Blurring genre lines throughout, Super Dark Times marks a confidently audacious and impeccably assembled feature debut for director Kevin Phillips. In its adult depiction of innocence corrupted, Phillips’ midnight-dark film has shades of everything from Stand By Me to Donnie Darko and Stranger Things. Yet Phillips’ masterful command of mood, cinematographer Eli Born’s stunning use of wide-screen photography, a few unsettlingly horror-movie-like dream sequences, and the cast’s excellent performances all combine to elevate Super Dark Times above pastiche and into uncompromisingly bold filmmaking.

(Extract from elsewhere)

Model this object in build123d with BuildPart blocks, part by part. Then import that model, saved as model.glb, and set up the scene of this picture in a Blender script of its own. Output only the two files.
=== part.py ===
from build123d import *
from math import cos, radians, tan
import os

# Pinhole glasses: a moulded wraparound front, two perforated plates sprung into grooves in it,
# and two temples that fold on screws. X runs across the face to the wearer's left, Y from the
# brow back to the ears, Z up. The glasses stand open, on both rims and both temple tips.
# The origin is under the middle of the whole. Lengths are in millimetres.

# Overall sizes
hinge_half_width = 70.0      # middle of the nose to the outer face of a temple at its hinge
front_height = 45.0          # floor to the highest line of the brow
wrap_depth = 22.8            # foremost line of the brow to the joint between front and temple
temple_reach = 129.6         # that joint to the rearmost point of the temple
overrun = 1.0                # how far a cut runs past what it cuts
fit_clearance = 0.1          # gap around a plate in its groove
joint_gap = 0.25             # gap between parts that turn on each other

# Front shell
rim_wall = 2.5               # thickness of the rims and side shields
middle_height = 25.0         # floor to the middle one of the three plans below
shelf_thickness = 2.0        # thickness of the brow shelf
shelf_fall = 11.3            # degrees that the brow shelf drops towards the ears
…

Enjoying their normal lives in mid-’90s suburbia, Zach and Josh are best friends with numerous shared interests, chief of which is an attraction to their classmate Allison. One seemingly routine day, along with two other friends, Zach and Josh borrow the latter’s older brother’s prized samurai sword to goof around in the local park. But the afternoon soon spirals out of control. Wracked with guilt, Zach struggles to assimilate back into high school life, even as Allison begins to show a romantic interest in him. The situation gets even more complicated once Zach notices a disturbingly off-balance change in Josh’s behavior.
Kevin Phillips was born in 1982 as the second son of a chocolatier. In 2015 he directed the short film Too Cool for School which premiered at Semaine De La Critique in Cannes. Super Dark Times is Phillips’ feature debut.